Contingency plans. I have several contingency plans, none of which require tons of sacrifice, so I’ve decided to hold less cash. My options include:
1. Working more. I call myself “semiretired” because I launched a side business that is not yet profitable. I also do a few paying projects, which cover about half of my bills. The rest of my living expenses are normally funded from my investment portfolio.
If the value of my portfolio fell sharply, I could simply accept more paid work, putting my side business on a temporary hiatus.
2. Taking my pension early. I am not old enough to claim Social Security. But I have a small corporate pension that allows me to tap benefits as early as age 55. I’d get less each month by taking payments early, but I’d be getting benefits for more months.
Incidentally, pension plans are required to do heavy math to determine how much retirees will get if they claim benefits at any age acceptable in the plan. The point of those calculations is to ensure that you would get the same amount—assuming you lived an average life span—whether you take benefits early or late. (Social Security does more or less the same thing.)

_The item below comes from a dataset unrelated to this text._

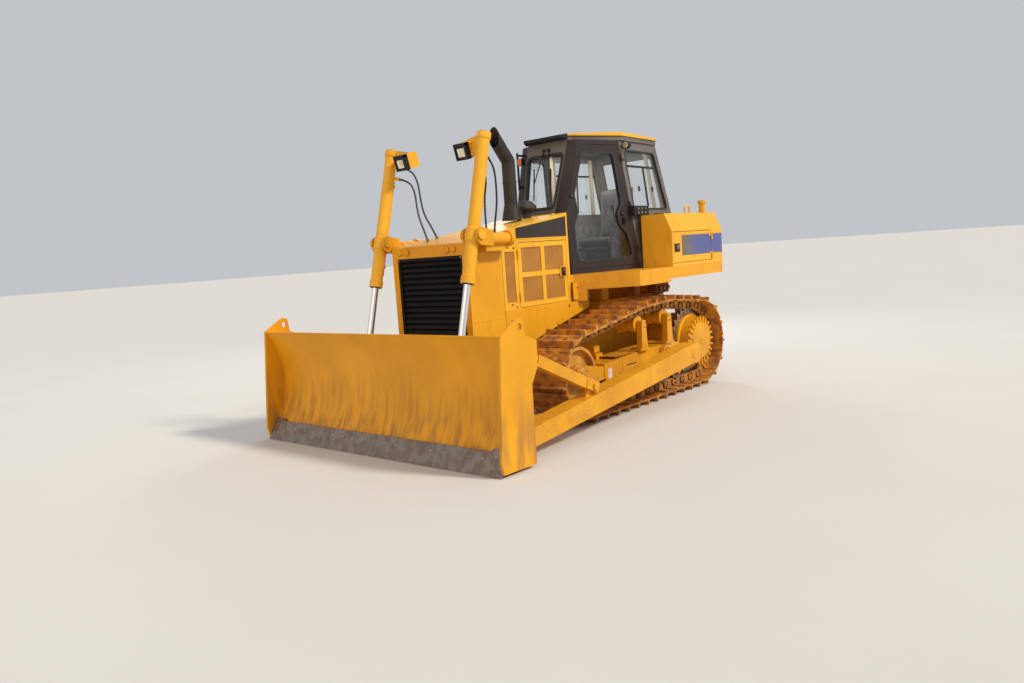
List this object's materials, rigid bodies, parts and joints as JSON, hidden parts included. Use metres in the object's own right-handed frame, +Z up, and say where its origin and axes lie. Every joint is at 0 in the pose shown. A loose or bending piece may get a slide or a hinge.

Taking benefits late is really gambling that you’re going to live longer than average. If taking benefits early saved me from savaging my investment portfolio, I would consider it a fine trade-off.
3. Putting the house to work. I married a guy who has a beach house, but we also kept my home in the mountains. We could rent or sell one of our properties if we needed to. Sites like Airbnb and Silvernest make it possible to rent all or a portion of your home for weeks or months at a time. (Even if it were permanent, the sacrifice of living full-time at the beach wouldn’t kill me.)
4. Spending less. There’s plenty of give in my normal spending. If I found myself suddenly strapped, I could cut some excess without much pain.
Almost everyone has some option that doesn’t rely solely on investment returns. If those other options are attractive, taking a slightly riskier investing approach might not seem as risky.